Following his mag.art thesis in comparative Indo-European philology, Even’s
early linguistic work focused on Turkic and Mongolic languages, and his first
forays into linguistic fieldwork, an activity that would shape his life and
career, took place in Turkey, Mongolia and the Soviet Union in the 1960 and
70s. He was hired as associate professor in general linguistics at the
University of Oslo in 1967, and became full professor in 1974.

Even was a pioneer in the field of linguistics in Norway in so many ways. He
was one of the first in Norway to pick up on Chomskyan theories and analysis,
publishing a textbook on transformational-generative grammar in 1969; but he
also recognised, early on, the restrictions this model placed on those
interested in the full breadth of linguistic variation, and moved on to more
functionally based approaches. He studied an incredibly wide range of
languages from a number of different families, and he was among the first to
take an interest in missionary linguistics, a field which now has its own
conference and publications. He was also interested in the history of
linguistics as a field, and wrote several works on the history of linguistics
in the Western world and in the Scandinavian languages. He was the first
editor of the Nordic Journal of Linguistics, and his research publications,
like his interests, cover a wide range of topics; I will mention specifically
here the Samoan Reference Grammar, coauthored with Ulrike Mosel and published
in 1992, which with its level of detail, thorough argumentation and reliance
on extensive spoken and written corpus data contributed to setting a new
standard for descriptive grammars.
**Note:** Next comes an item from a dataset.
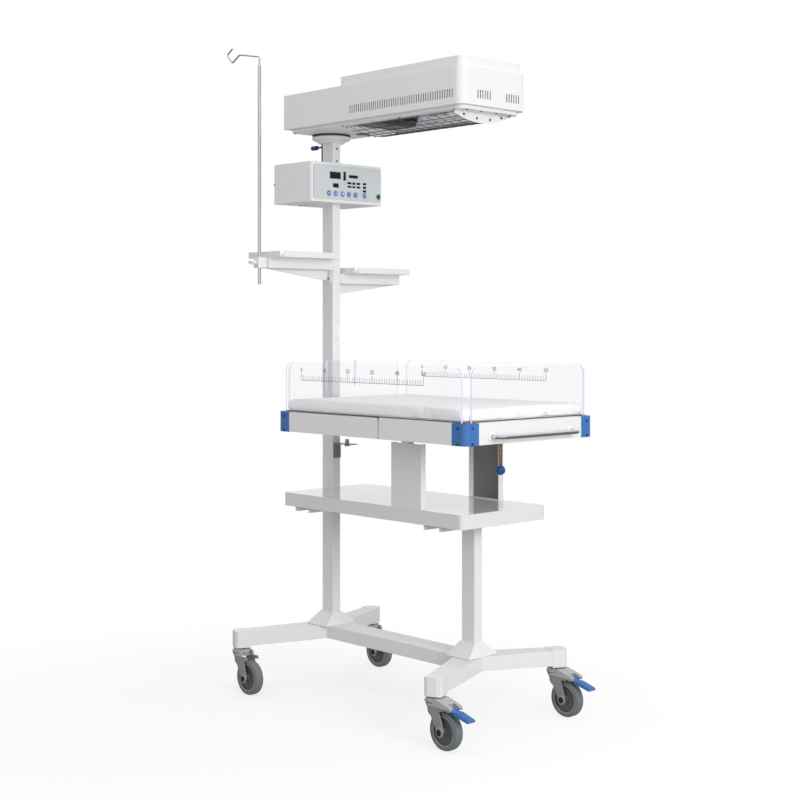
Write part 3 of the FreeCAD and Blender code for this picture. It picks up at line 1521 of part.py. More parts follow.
def make_collar():
    low = d.rear_column_top
    neck_top = low + d.ring_neck_height
    bore = d.spindle_radius + d.spindle_fit
    ring = Piece("swivel_ring")
    ring.turn("xz", 0, [
        (bore, low), (d.ring_neck_radius, low), (d.ring_neck_radius, neck_top),
        (d.ring_radius - d.ring_edge, neck_top + d.ring_slope_height),
        (d.ring_radius, neck_top + d.ring_slope_height + d.ring_edge),
        (d.ring_radius, ring_top - d.ring_edge), (d.ring_radius - d.ring_edge, ring_top),
        (bore, ring_top)], "V_Axis")
    node("swivel_ring", place(ring.body, -d.column_offset))
    flange = Piece("swivel_flange")
    flange.turn("xz", 0, [
        (0, low), (d.spindle_radius, low), (d.spindle_radius, ring_top + d.swivel_gap),
        (d.flange_radius, ring_top + d.swivel_gap), (d.flange_radius, pan_bottom), (0, pan_bottom)], "V_Axis")
    node("swivel_flange", place(flange.body, -d.column_offset))
    height = low - d.lock_knob_drop
    knob = Piece("swivel_lock_knob")
    shaft_end = -column_back + d.column_wall
    knob.turn("xz", 0, [
        (-d.lock_knob_outer, 0), (-d.lock_knob_outer, d.lock_knob_radius - d.lock_knob_bevel),
        (-d.lock_knob_outer + d.lock_knob_bevel, d.lock_knob_radius),
        (-d.lock_knob_inner, d.lock_knob_radius), (-d.lock_knob_inner, d.lock_shaft_radius),
        (shaft_end, d.lock_shaft_radius), (shaft_end, 0)], "H_Axis")
    node("swivel_lock_knob", place(knob.body, z=height))
    cable = rod("z", box_top, low, (-d.cable_x, -d.cable_side), d.cable_radius)
    node("hood_cable", cable)


# Hood

def make_hood():
    shell = Piece("hood_shell")
    wall = d.hood_wall
    head, foot, half = -d.hood_head_end, d.hood_foot_end, d.hood_half_width

    def outline(inset):
        curve = d.hood_corner - inset
        return [(head + inset, inset - half), (foot - inset, inset - half, curve),
                (foot - inset, half - inset, curve), (head + inset, half - inset)]

    shell.pad("xy", hood_bottom, hood_top, outline(as_size(0)))
    shell.pocket("xy", hood_bottom + wall, hood_top - wall, outline(wall))
    shell.pocket("xy", hood_bottom, hood_bottom + wall, outline(d.hood_lip + wall))
    low = hood_bottom + d.vent_rise
    high = low + d.vent_height
    vents = shell.pocket("xz", -half, half, rectangle(
        -d.vent_first_x, d.vent_width - d.vent_first_x, low, high))
    shell.repeat(vents, "H_Axis", d.vent_first_x + d.vent_last_x - d.vent_width, d.vent_count)
    for start in (-d.end_vent_near, d.end_vent_far):
        slots = [rectangle(start + d.end_vent_pitch * i, start + d.end_vent_pitch * i + d.vent_width, low, high)
                 for i in range(int(d.end_vent_count.value))]
        shell.pocket("yz", foot - wall, foot, *slots)
    node("hood_shell", shell.body)

    lid = Piece("hood_lid")
    lid_top = hood_top + d.lid_height
    half_lid = d.lid_half_width
    lid.pad("xy", hood_top, lid_top, [
        (-d.lid_head_end, -half_lid), (d.lid_foot_end, -half_lid, d.lid_corner),
        (d.lid_foot_end, half_lid, d.lid_corner), (-d.lid_head_end, half_lid)])
    lid.pocket("xy", hood_top, lid_top - wall, [
        (wall - d.lid_head_end, wall - half_lid), (d.lid_foot_end - wall, wall - half_lid, d.lid_corner - wall),
        (d.lid_foot_end - wall, half_lid - wall, d.lid_corner - wall), (wall - d.lid_head_end, half_lid - wall)])
    node("hood_lid", lid.body)


def opening():
    half = d.opening_half_width
    return (-d.opening_head_end, d.opening_foot_end, -half, half)


def make_pan():
    """The pan that closes the hood from below and holds the heater's opening."""
    pan = Piece("hood_pan")
    sheet_t = d.pan_sheet
    rim_low = hood_bottom + d.hood_wall
    head, foot, half = d.pan_head_end, d.pan_foot_end, d.pan_half_width
    rim = d.pan_rim
    pan.pad("xy", pan_bottom, rim_low, rectangle(-head, foot, -half, half, d.pan_corner))
    pan.pad("xy", rim_low, rim_low + sheet_t, rectangle(
        -head - rim, foot + rim, -half - rim, half + rim, d.pan_corner))
    pan.pocket("xy", pan_floor, rim_low + sheet_t, rectangle(
        sheet_t - head, foot - sheet_t, sheet_t - half, half - sheet_t, d.pan_corner - sheet_t))
    pan.pocket("xy", pan_bottom, pan_floor, rectangle(*opening()),
               circle(-d.pan_hole_x, d.pan_hole_side, d.pan_hole_radius))
    node("hood_pan", pan.body)


def make_heater():
    x0, x1, y0, y1 = opening()
    sheet_t = d.reflector_sheet
    top = pan_floor + d.reflector_height
    narrow = d.reflector_top_half_width
    reflector = Piece("reflector")
    reflector.pad("yz", x0 - sheet_t, x1 + sheet_t, [
        (y0 - sheet_t, pan_floor), (-narrow - sheet_t, top), (narrow + sheet_t, top), (y1 + sheet_t, pan_floor)])
    reflector.pocket("yz", x0, x1, [
        (y0, pan_floor), (-narrow, top - sheet_t), (narrow, top - sheet_t), (y1, pan_floor)])
    node("reflector", reflector.body)

    height = pan_floor + d.heater_rise
    cap = d.heater_cap_length
    heater = Piece("heater_tube")
    heater.turn("xz", 0, [
        (x0, 0), (x0, d.heater_cap_radius), (x0 + cap, d.heater_cap_radius), (x0 + cap, d.heater_radius),
        (x1 - cap, d.heater_radius), (x1 - cap, d.heater_cap_radius), (x1, d.heater_cap_radius), (x1, 0)],
        "H_Axis")
    node("heater_tube", place(heater.body, y=-d.heater_side, z=height))

    lamp = Piece("exam_lamp")
    low = pan_floor + d.lamp_rise
    high = low + d.lamp_height
    lamp.pad("xy", low, high, rectangle(
        d.lamp_x, d.lamp_x + d.lamp_length, -d.lamp_side, d.lamp_width - d.lamp_side, 5))
    centre = (d.lamp_x + d.lamp_length / 2, d.lamp_width / 2 - d.lamp_side)
    lamp.pad("xy", low - 2, low, circle(*centre, d.lamp_lens_radius))
    lamp.pad("xy", high, top - sheet_t, circle(centre[0], d.lamp_width / 4, d.lamp_lens_radius / 2))
    node("exam_lamp", lamp.body)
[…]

But Even was also careful to ensure that
his work benefited those communities that provided the data for his research,
and published school grammars, text collections and dictionaries aimed at
community use long before this became standard practice in the field of
documentary and descriptive linguistics.

Even was instrumental in building up a strong and vibrant research and student
community in linguistics at the University of Oslo. He had a seemingly endless
reservoir of initiative, whether it came to securing research funds,
organising seminars and conferences, or taking most of the department along on
a study trip to Samoa. He had a unique ability to make his students feel seen,
appreciated and taken seriously right from our initial, tentative forays into
linguistics. Those of us who were his students in the mid- to late 1990s
referred to him as ‘Uncle Even’, only half jokingly – we knew that he
genuinely cared about each of us individually, and were well aware that this
was not a gift to be taken for granted. His faith in what his students were
capable of sometimes went to lengths that others might have found imprudent,
as in a series of field trips undertaken with MA students to the remote and
inaccessible Reef Islands, which sometimes turned out to be rather more
challenging than he bargained for. But while Even was unafraid – of
challenging established orthodoxies, of wandering into an unknown Melanesian
village and starting negotiations to be allowed to work and live there, of
discomfort and illness and shortage of food – he was anything but uncaring. He
was generous above everything – with his time, his ideas, his research data,
his insistence that junior scholars take first authorship on coauthored work –
and much of what he did, he did not just so that his colleagues and students
would do good work, but so that they would enjoy themselves while doing it.

With Even’s passing, linguistics in Norway has lost one of the most central
figures of its modern history. The research community in Oceanic linguistics,
the field where Even focused most of his research efforts in the last 20 years
or so of his active career, has lost an innovative, resourceful and convivial
colleague. And those of us who were fortunate enough to work with him, learn
from him, and know him personally have lost a colleague, a mentor, a champion,
an endless source of linguistic insights and irreverent anecdotes, and a
dearly loved friend. We remember him with affection, profound respect, and a
deep gratitude for all the ways in which he impacted on our lives.